* BEGIN SUPPLIED RECORDS *
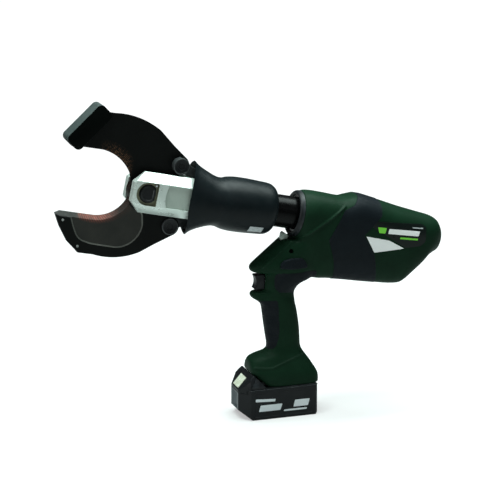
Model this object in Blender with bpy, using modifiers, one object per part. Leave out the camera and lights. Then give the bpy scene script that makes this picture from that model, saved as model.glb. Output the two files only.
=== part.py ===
"""Battery-hydraulic rescue and cable cutter, metres, +Z up, jaws towards -X.

The origin is the centre of the battery's flat underside.
The barrel, neck, cylinder and cutting head share one tilted axis; the head frame has its origin on
the blade pivot, u forward along that axis, n towards -Y (the left side of the tool) and w upward.
"""
import bmesh
import bpy
from math import atan2, cos, hypot, pi, radians, sin, sqrt
from mathutils import Matrix, Vector

MM = 0.001
GAP = 0.3                      # clearance between pieces that touch

# ---- driving dimensions, millimetres and degrees ----
TILT = 12.0                    # barrel axis, nose up
PIVOT_X, PIVOT_Z = -217.6, 380.0
BLADE_T = 8.4                 # thickness of each blade and link layer
LAYER = 0.25                   # half of the gap between the two layers
CLOSE = 42.0                   # turn of each blade from open to shut
ARM = 48.0                     # link pin offset from the pivot, along u and along w
CROSS_W = 22.0                 # crosshead pin height
LINK_L = 75.0
LINK_EYE = 10.4                # rear eye of the link
CROSS_PIN_R = 4.0
CROSS_HOLE_R = 7.3             # rear eye bore, larger than its pin
SLOT_Y = 10.9                  # half of the slot between the yoke cheeks
YOKE_Y, YOKE_W = 27.0, 32.5
YOKE_CHAMFER = 14.0
BOLT_R = 12.0
CYL_R, BORE_R = 34.8, 27.0
SLOT_END, CYL_END = -137.5, -206.0
ROD_R = 10.3
NECK_R, SPIGOT_R = 26.0, 19.0
NECK_END, SPIGOT_END = -262.0, -300.0
WALL = 2.6                     # moulded housing wall
BATT_X0, BATT_X1 = -57.5, 57.5
BATT_Y = 37.5
BATT_H = 50.0

CROSS_U = -ARM - sqrt(LINK_L ** 2 - (ARM - CROSS_W) ** 2)
NEAR0, NEAR1 = LAYER, LAYER + BLADE_T
T = radians(TILT)
HEAD = Matrix((
    (-cos(T), 0.0, sin(T), PIVOT_X * MM),
    (0.0, -1.0, 0.0, 0.0),
    (sin(T), 0.0, cos(T), PIVOT_Z * MM),
    (0.0, 0.0, 0.0, 1.0),
))
TOOL = Matrix.Identity(4)

for old in list(bpy.data.objects):
    bpy.data.objects.remove(old, do_unlink=True)
ASSEMBLY = bpy.data.collections.new("rescue_cutter")
bpy.context.scene.collection.children.link(ASSEMBLY)


# ---- modelling helpers ----
def add(name, mesh):
    obj = bpy.data.objects.new(name, mesh)
    ASSEMBLY.objects.link(obj)
    return obj


def tidy(obj):
    bm = bmesh.new()
    bm.from_mesh(obj.data)
    bmesh.ops.remove_doubles(bm, verts=bm.verts, dist=5e-7)
    bmesh.ops.recalc_face_normals(bm, faces=bm.faces)
    bm.to_mesh(obj.data)
    bm.free()
    return obj


def bake(obj):
    bpy.context.view_layer.update()
    deps = bpy.context.evaluated_depsgraph_get()
    mesh = bpy.data.meshes.new_from_object(obj.evaluated_get(deps))
    name = obj.name
    bpy.data.objects.remove(obj, do_unlink=True)
    return tidy(add(name, mesh))


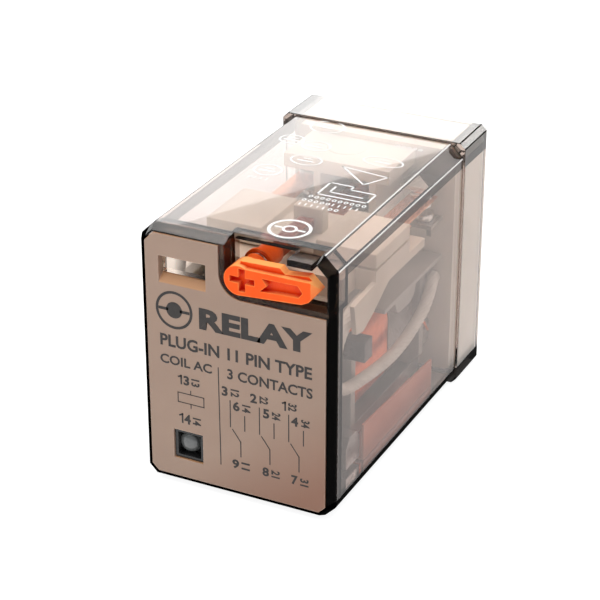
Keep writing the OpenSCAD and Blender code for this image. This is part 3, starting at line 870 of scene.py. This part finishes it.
# The terminals' numbers, upright and turned. The plain ones are drawn as strokes
for right, low, high in ((-5.87, 11.27, 12.3), (-5.85, 7.0, 8.08), (5.25, 11.17, 12.16)):
    diagram.one(right, low, high, 0.17)
for words, left, right, low, high in (
    ("3", -5.62, -5.0, 11.27, 12.3), ("4", -5.66, -4.95, 7.0, 8.08),
    ("3", -1.48, -0.84, 11.17, 12.2), ("2", 1.56, 2.26, 11.17, 12.16),
    ("6", -0.3, 0.42, 9.82, 10.85), ("5", 2.9, 3.57, 9.82, 10.84), ("4", 5.87, 6.6, 9.75, 10.75),
    ("9", -0.47, 0.27, 3.42, 4.42), ("8", 2.78, 3.48, 3.42, 4.4), ("7", 5.87, 6.55, 3.34, 4.34),
):
    diagram.text(words, left, right, low, high, bold=0.035)
for words, left, low in (
    ("13", -4.78, 11.35), ("14", -4.72, 7.1), ("12", -0.52, 11.3), ("22", 2.55, 11.3),
    ("32", 5.55, 11.3), ("14", 0.68, 9.9), ("24", 3.85, 9.9), ("34", 6.9, 9.85),
    ("11", 0.52, 3.5), ("21", 3.75, 3.5), ("31", 6.8, 3.4),
):
    diagram.text(words, left, left + 0.9, low, low + 0.8, bold=0.03, turn=True)
diagram.done("printed_contact_diagram", "label_ink")

top_ring = Print(on_top)
top_ring.ring(3.35, 4.9, 2.1, 2.1, 0.32)
top_ring.ring(3.35, 4.9, 0.75, 0.75, 0.28)
top_ring.line([(1.9, 4.9), (2.4, 4.9)], 0.3)
top_ring.line([(4.3, 4.9), (4.8, 4.9)], 0.3)
top_ring.done("printed_top_ring", "white_ink")

top_marks = Print(on_top)
for u, v, ru, rv in (
    (-4.4, 29.2, 1.9, 1.7), (-6.2, 24.6, 1.4, 1.2), (-3.2, 24.0, 1.6, 1.3), (-2.5, 20.3, 1.7, 1.3),
    (-4.8, 16.4, 1.5, 1.4), (4.6, 23.2, 2.2, 1.2),
):
    top_marks.ring(u, v, ru, rv, 0.19)
    top_marks.line([(u - 0.75, v - 0.2), (u + 0.75, v - 0.2)], 0.28)
    top_marks.line([(u - 0.4, v + 0.4), (u + 0.4, v + 0.4)], 0.2)
for stroke in (  # a triangle and a stepped outline
    [(1.5, 20.4), (6.6, 19.8)], [(6.6, 19.8), (5.2, 17.2)], [(5.2, 17.2), (1.5, 20.4)],
    [(2.1, 16.3), (4.6, 16.3)], [(2.1, 16.3), (2.1, 13.3)], [(2.1, 13.3), (7.3, 13.3)],
    [(7.3, 13.3), (7.3, 15.5)], [(4.6, 16.3), (4.6, 15.5)], [(4.6, 15.5), (7.3, 15.5)],
    [(3.0, 15.5), (3.0, 14.2)], [(3.0, 14.2), (6.4, 14.2)],
):
    top_marks.line(stroke, 0.2)
for v, start, end in (  # rows of small rings and bars, which spell nothing
    (12.5, 1.6, 7.4), (11.5, 1.4, 7.3), (10.5, 1.5, 5.6), (14.2, -5.8, -3.6), (27.7, 4.0, 6.8),
):
    u = start
    while u < end:
        if int(u * 10) % 3:
            top_marks.ring(u + 0.2, v, 0.22, 0.3, 0.12, 12)
        else:
            top_marks.line([(u + 0.1, v - 0.22), (u + 0.1, v + 0.22)], 0.13)
        u += 0.62
top_marks.done("printed_top_marks", "white_ink")


# ---------------------------------------------------------------- floor, light and camera

floor_mesh = bpy.data.meshes.new("floor")
reach, level = 1.5, -MIDDLE * MM
floor_mesh.from_pydata(
    [(x, y, level) for x, y in (
        (-reach, -reach), (reach, -reach), (reach, reach), (-reach, reach)
    )], [], [(0, 1, 2, 3)],
)
floor = bpy.data.objects.new("floor", floor_mesh)
bpy.context.scene.collection.objects.link(floor)
floor_mesh.materials.append(
    solid("floor", (0.3, 0.3, 0.3), (0.32, 0.32, 0.32), 0.6, size=40, grain=1, bump=0.05)
)
# Most of the floor's light is its own, so that it stays as white as the photo's
floor_nodes = floor_mesh.materials[0].node_tree.nodes
white_floor = next(n for n in floor_nodes if n.type == "BSDF_PRINCIPLED")
white_floor.inputs["Emission Color"].default_value = (1, 1, 1, 1)
white_floor.inputs["Emission Strength"].default_value = 0.9

world = bpy.data.worlds.new("studio")
bpy.context.scene.world = world
world.use_nodes = True
sky = world.node_tree.nodes["Background"]
sky.inputs["Color"].default_value = (0.95, 0.97, 1, 1)
sky.inputs["Strength"].default_value = 0.4


def softbox(name, place, aim, size, power):
    """A rectangular lamp that the camera doesn't see."""
    light = bpy.data.lights.new(name, "AREA")
    light.shape = "RECTANGLE"
    light.size, light.size_y = size
    light.energy = power
    lamp = bpy.data.objects.new(name, light)
    bpy.context.scene.collection.objects.link(lamp)
    lamp.location = place
    lamp.rotation_mode = "QUATERNION"
    lamp.rotation_quaternion = (Vector(place) - Vector(aim)).to_track_quat("Z", "Y")
    lamp.visible_camera = False
    return lamp


softbox("overhead", (0.0, 0.05, 0.45), (0, -0.01, 0), (0.5, 0.5), 2.0)
softbox("front_left", (-0.032, -0.088, 0.052), (-0.004, -0.037, 0.004), (0.03, 0.03), 0.009)
softbox("right", (0.16, 0.02, 0.12), (0.008, -0.02, 0), (0.05, 0.05), 0.02)
softbox("behind_right", (0.17, 0.31, 0.165), (0.0095, -0.02, 0.013), (0.1, 0.1), 0.12)
# The bright panel that the cover's top mirrors, level and turned to the relay
glare = softbox("behind", (-0.157, 0.233, 0.1207), (-0.157, 0.233, 0), (0.12, 0.2), 0.24)
glare.rotation_quaternion = Quaternion((0, 0, 1), math.radians(61.3 - 90))

# The camera that the corners of the photo's outline gave
camera = bpy.data.objects.new("camera", bpy.data.cameras.new("camera"))
bpy.context.scene.collection.objects.link(camera)
bpy.context.scene.camera = camera
camera.data.sensor_width = 36
camera.data.lens = 119.1
camera.data.clip_start = 0.01
place, aim = Vector((77.82, -180.61, 90.08)) * MM, Vector((-1.22, -20.41, 0.16)) * MM
camera.location = place
camera.rotation_mode = "QUATERNION"
camera.rotation_quaternion = (place - aim).to_track_quat("Z", "Y")
bpy.context.scene.view_settings.view_transform = "Standard"

bpy.context.view_layer.update()
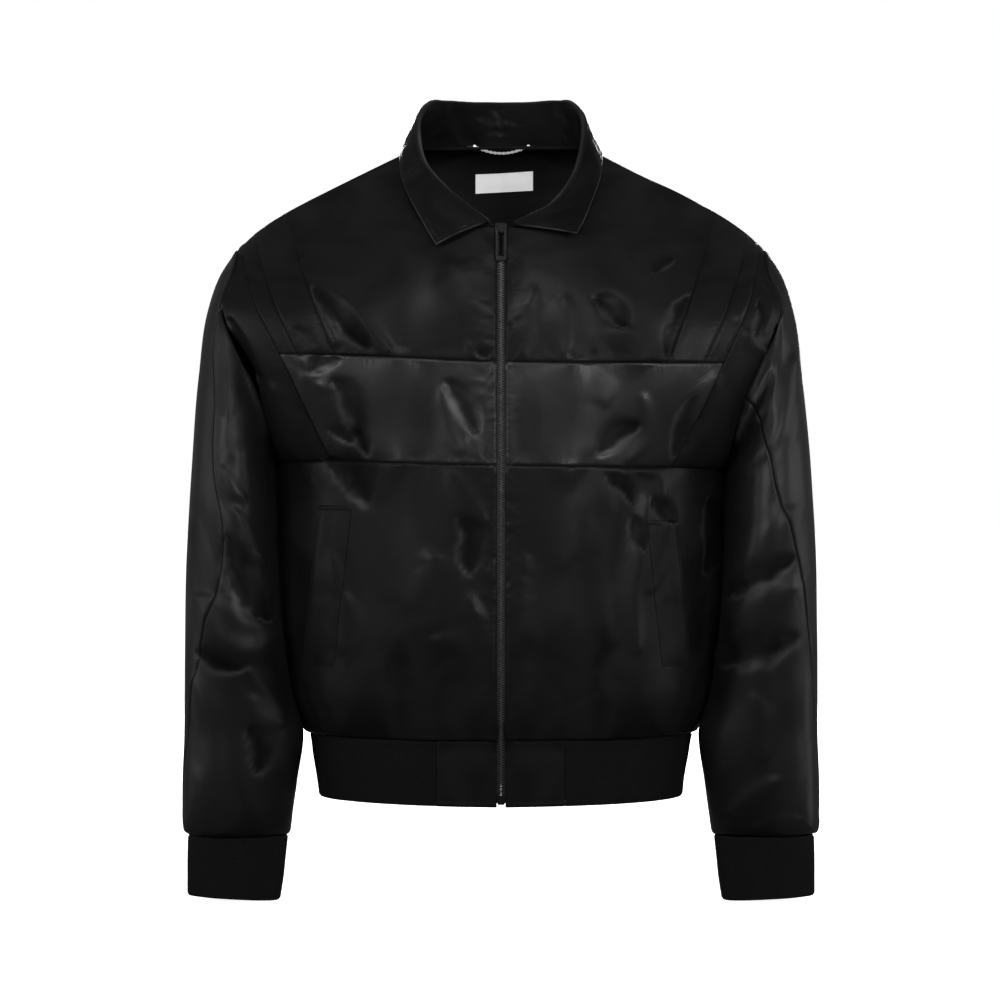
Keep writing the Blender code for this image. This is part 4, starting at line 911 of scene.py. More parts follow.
def tapeMaterial():
    # herringbone of the zip's tape
    made, start, shader = material("zip tape", {"Specular IOR Level": 0.3})
    flat = clothPlace(start)
    u, v, _ = flat.parts()
    twill = ((u * 5200.0).sin().size() * 1.98 + v * 5200.0).sin() * 0.5 + 0.5
    colour = twill.between((0.003, 0.003, 0.003), (0.012, 0.012, 0.012))
    plugAll(shader, colour, flat.noise(600.0) * 0.2 + 0.6, twill.bump(0.0003, 0.7))
    return made


def metalMaterial(name, dark, light, roughness, metallic=1.0, paintedGlow=0.0, paintedShadeAbove=9.0):
    # worn metal: cloudy colour, fine scratches; painted shade, nearly black, above a height; a painted
    # glow where given
    made, start, shader = material(name, {"Metallic": metallic, "Emission Strength": paintedGlow})
    place = start.node("ShaderNodeTexCoord", out=3)
    cloud = place.noise(260.0, 3.0)
    scratch = place.scaled(1.0, 1.0, 0.08).noise(2600.0, 2.0)
    _, _, z = place.parts()
    # painted shade: nearly black above the given height
    dim = z.ramp(paintedShadeAbove - 0.0005, paintedShadeAbove + 0.0005)
    colour = dim.between(cloud.between(dark, light), (0.002, 0.002, 0.002))
    rough = roughness + cloud * 0.12 + scratch * 0.08
    plugAll(shader, colour, rough, scratch.bump(0.00006, 0.5))
    return made


def labelMaterial():
    # plain white woven ribbon, with a painted glow
    fixed = {"Specular IOR Level": 0.35, "Sheen Weight": 0.2, "Sheen Roughness": 0.4,
             "Emission Color": (1, 1, 1, 1), "Emission Strength": 0.36}
    made, start, shader = material("label cloth", fixed)
    flat = clothPlace(start)
    u, v, _ = flat.parts()
    threads = (u * 9000.0).sin() * (v * 7000.0).sin() * 0.5 + 0.5
    stain = flat.noise(70.0, 3.0)
    colour = (stain * 0.7 + threads * 0.3).between((0.84, 0.84, 0.83), (0.93, 0.93, 0.92))
    plugAll(shader, colour, threads * 0.15 + 0.55, threads.bump(0.00025, 0.6))
    return made


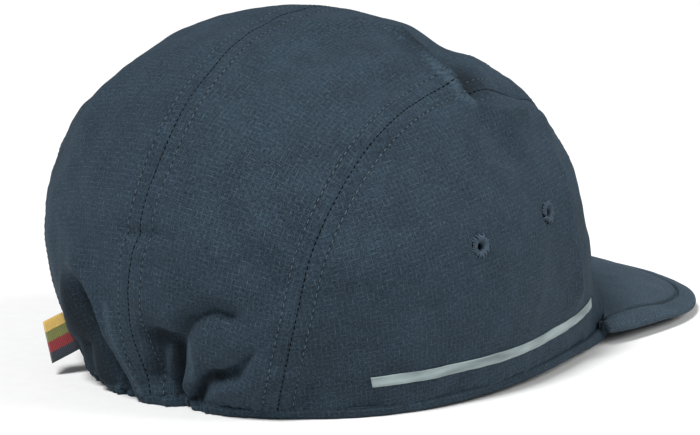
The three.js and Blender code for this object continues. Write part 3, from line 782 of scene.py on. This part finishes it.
# The turned hem: foot and head of the rolled band, and the ways out from both
def bandFrame(turn):
    top = spotAt(turn, levelAbove(turn, hem["height"]))
    foot = cloth(spotAt(turn, 0.0), sewn=False)[0]
    foot[..., 2] = hemLift(turn) - cornerDrop(turn)
    rim = spotAt(turn, 0.0)
    out = outward(rim)
    out[..., 2] = 0
    head = cloth(top, sewn=False)[0]
    return foot, head, unit(out), outward(top)


# Turns round the hem, closer together at the back
def hemTurns(count):
    turns = np.linspace(0, 2 * math.pi, count, endpoint=False)
    return turns + hem["crowding"] * np.sin(turns)


# Up the band as a share of its height, and out from the cloth
hemProfile = [
    (1.03, -0.75), (1.0, -0.35), (0.96, 0.0), (0.88, 0.3), (0.76, 0.46), (0.6, 0.52),
    (0.42, 0.52), (0.26, 0.48), (0.13, 0.36), (0.05, 0.12), (0.01, -0.22), (0.0, -0.7),
    (0.01, -1.2), (0.06, -1.6), (0.15, -1.82), (0.3, -1.9), (0.6, -1.9), (0.85, -1.86),
    (0.98, -1.7), (1.04, -1.3),
]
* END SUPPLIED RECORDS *
### [TASK TO CARRY OUT]
Write out exactly the lines running from the line containing "The three.js and" to the line containing "return turns +", with both of those lines included.

### [EXERCISE SOLUTION]
The three.js and Blender code for this object continues. Write part 3, from line 782 of scene.py on. This part finishes it.
# The turned hem: foot and head of the rolled band, and the ways out from both
def bandFrame(turn):
    top = spotAt(turn, levelAbove(turn, hem["height"]))
    foot = cloth(spotAt(turn, 0.0), sewn=False)[0]
    foot[..., 2] = hemLift(turn) - cornerDrop(turn)
    rim = spotAt(turn, 0.0)
    out = outward(rim)
    out[..., 2] = 0
    head = cloth(top, sewn=False)[0]
    return foot, head, unit(out), outward(top)


# Turns round the hem, closer together at the back
def hemTurns(count):
    turns = np.linspace(0, 2 * math.pi, count, endpoint=False)
    return turns + hem["crowding"] * np.sin(turns)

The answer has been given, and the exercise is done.